+++ DATA SEGMENT +++
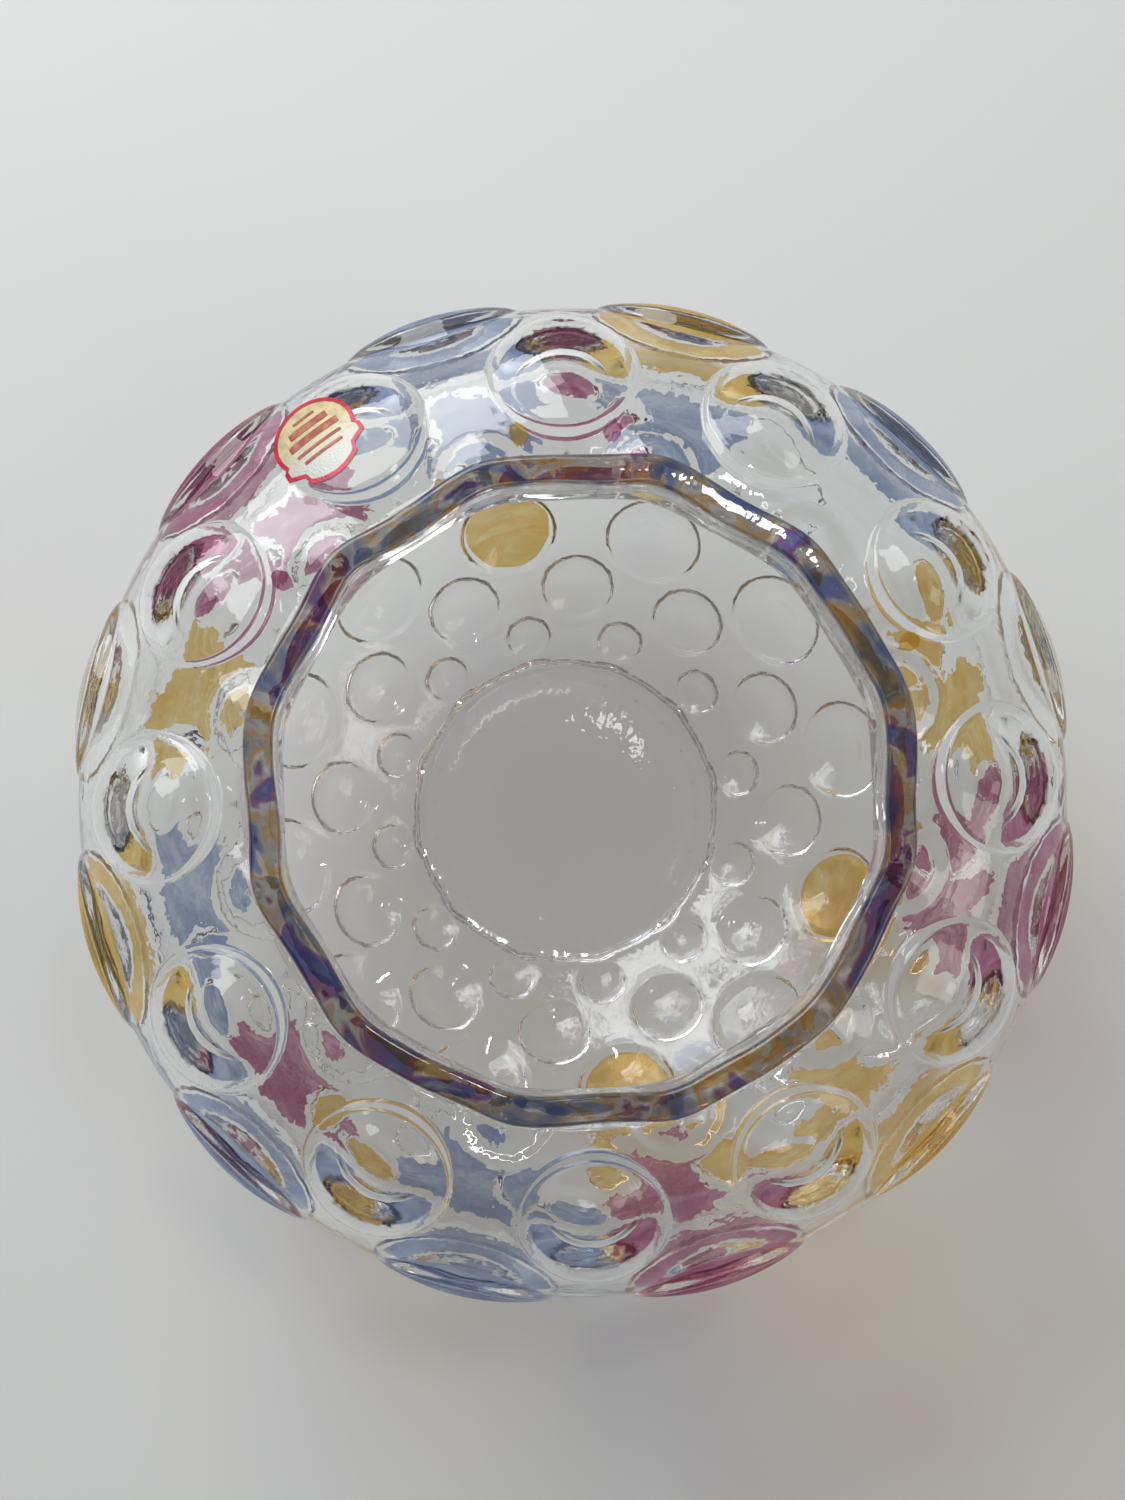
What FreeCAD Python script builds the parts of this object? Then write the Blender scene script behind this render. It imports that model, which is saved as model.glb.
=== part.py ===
import FreeCAD, Part
import math
import os

# Mould-blown optic bowl in clear crystal, with hand-stained lenses and webs and a foil label.
# The origin is at the centre of the foot, +Z is up, and every size is in millimetres.
# Azimuths run clockwise from +Y, as seen from above.

# Overall form.
HEIGHT = 98.0
BELLY_RADIUS = 73.5
BELLY_Z = 58.0
WALL = 4.8
FLOOR_Z = 8.0

# Foot: a flat ring round a shallow recess.
FOOT_OUTER_RADIUS = 25.6
FOOT_INNER_RADIUS = 23.3
FOOT_RECESS = 1.6
FOOT_BEVEL = 1.0

# Outer meridian: a wide arc up from the foot, a tighter arc to the belly, then the shoulder arc.
WIDE_ARC = 76.1
BELLY_ARC = 41.8
SHOULDER_ARC = 26.0
ARC_START = 20.0
ARC_BLEND = 60.0

# Collar: twelve soft sides, with a corner over each small neck lens.
COLLAR_OUTER_FLAT = 44.3
COLLAR_INNER_FLAT = 39.8
COLLAR_CORNER_ROUND = 14.0
COLLAR_ROOT_Z = 81.0
FLARE_OUTER_RADIUS = 45.0
FLARE_INNER_RADIUS = 37.0
FLARE_RISE = 5.3
RIM_ROUND = 0.8

# The soft glass turns a little as it leaves the mould, so the lower rows lead the belly row clockwise.
LOW_TWIST = 5.0
MIDDLE_TWIST = 3.0

# Lens rows, from the foot up. Each has twelve lenses.
# start: azimuth of the first lens, before the twist. angle: tilt of its outward normal from straight down.
# rise: height of the face's centre over the web. face and hollow: radii of curvature.
# bore: diameter of the hollow behind the lens, on the inner wall.
LENS_COUNT = 12
STEP = 360.0 / LENS_COUNT
ROWS = {
    "row1": dict(start=STEP / 2, angle=21.9, diameter=8.1, rise=1.5, face=8.0, hollow=5.0, bore=6.5),
    "row2": dict(start=0.0, angle=28.4, diameter=12.5, rise=1.8, face=14.0, hollow=7.0, bore=9.5),
    "row3": dict(start=STEP / 2, angle=37.0, diameter=16.2, rise=1.8, face=22.0, hollow=9.0, bore=12.0),
    "row4": dict(start=0.0, angle=55.5, diameter=21.5, rise=1.6, face=35.0, hollow=12.0, bore=15.0),
    "row5": dict(start=STEP / 2, angle=90.0, diameter=27.7, rise=1.5, face=36.0, hollow=16.0, bore=20.0),
    "row6": dict(start=0.0, angle=151.0, diameter=21.0, rise=1.6, face=35.0, hollow=12.0, bore=16.0),
    "row7": dict(start=STEP / 2, angle=175.0, diameter=13.0, rise=1.2, face=16.0, hollow=7.0, bore=9.0),
}
TWISTS = {"row1": LOW_TWIST, "row2": LOW_TWIST, "row3": LOW_TWIST, "row4": MIDDLE_TWIST}
# The neck lenses sit further in than the end of the shoulder arc, half under the collar.
INSET = {"row7": 4.3}
LENS_ROOT = 3.4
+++
● INSTRUCTIONS FOR THE TASK
Return the lines above precisely as they appear, beginning at the first line and ending at the line with "MIDDLE_TWIST = 3.0", and nothing after it.

● FINISHED ANSWER
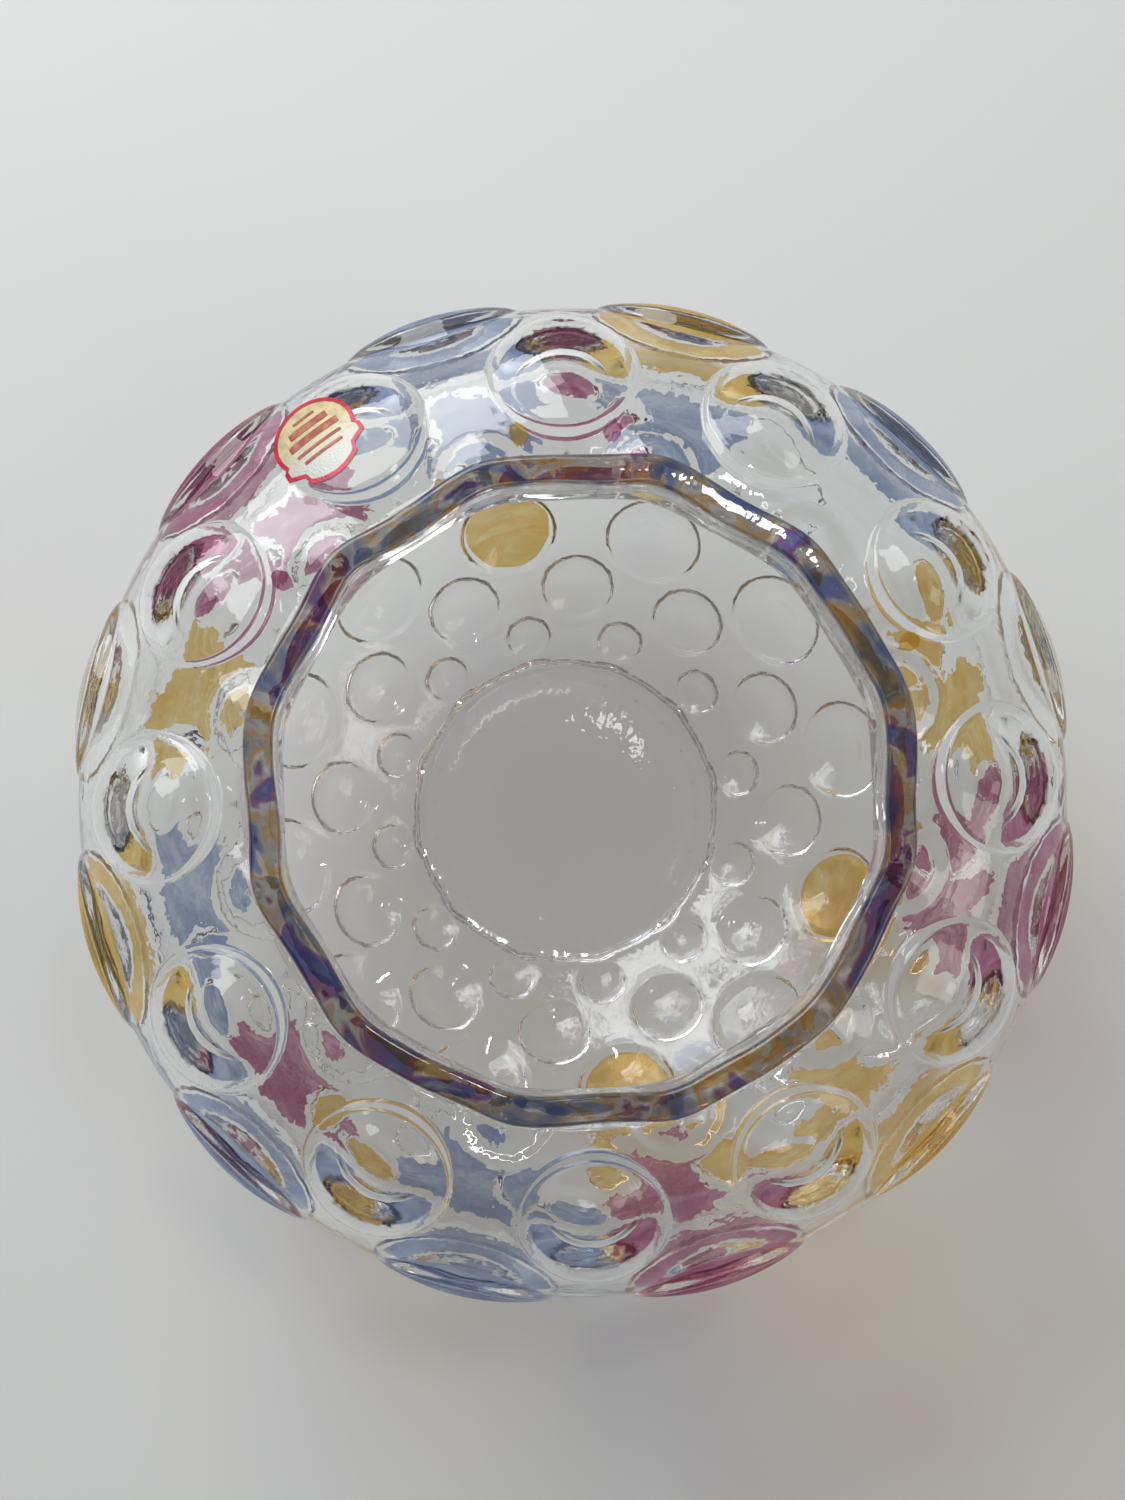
What FreeCAD Python script builds the parts of this object? Then write the Blender scene script behind this render. It imports that model, which is saved as model.glb.
=== part.py ===
import FreeCAD, Part
import math
import os

# Mould-blown optic bowl in clear crystal, with hand-stained lenses and webs and a foil label.
# The origin is at the centre of the foot, +Z is up, and every size is in millimetres.
# Azimuths run clockwise from +Y, as seen from above.

# Overall form.
HEIGHT = 98.0
BELLY_RADIUS = 73.5
BELLY_Z = 58.0
WALL = 4.8
FLOOR_Z = 8.0

# Foot: a flat ring round a shallow recess.
FOOT_OUTER_RADIUS = 25.6
FOOT_INNER_RADIUS = 23.3
FOOT_RECESS = 1.6
FOOT_BEVEL = 1.0

# Outer meridian: a wide arc up from the foot, a tighter arc to the belly, then the shoulder arc.
WIDE_ARC = 76.1
BELLY_ARC = 41.8
SHOULDER_ARC = 26.0
ARC_START = 20.0
ARC_BLEND = 60.0

# Collar: twelve soft sides, with a corner over each small neck lens.
COLLAR_OUTER_FLAT = 44.3
COLLAR_INNER_FLAT = 39.8
COLLAR_CORNER_ROUND = 14.0
COLLAR_ROOT_Z = 81.0
FLARE_OUTER_RADIUS = 45.0
FLARE_INNER_RADIUS = 37.0
FLARE_RISE = 5.3
RIM_ROUND = 0.8

# The soft glass turns a little as it leaves the mould, so the lower rows lead the belly row clockwise.
LOW_TWIST = 5.0
MIDDLE_TWIST = 3.0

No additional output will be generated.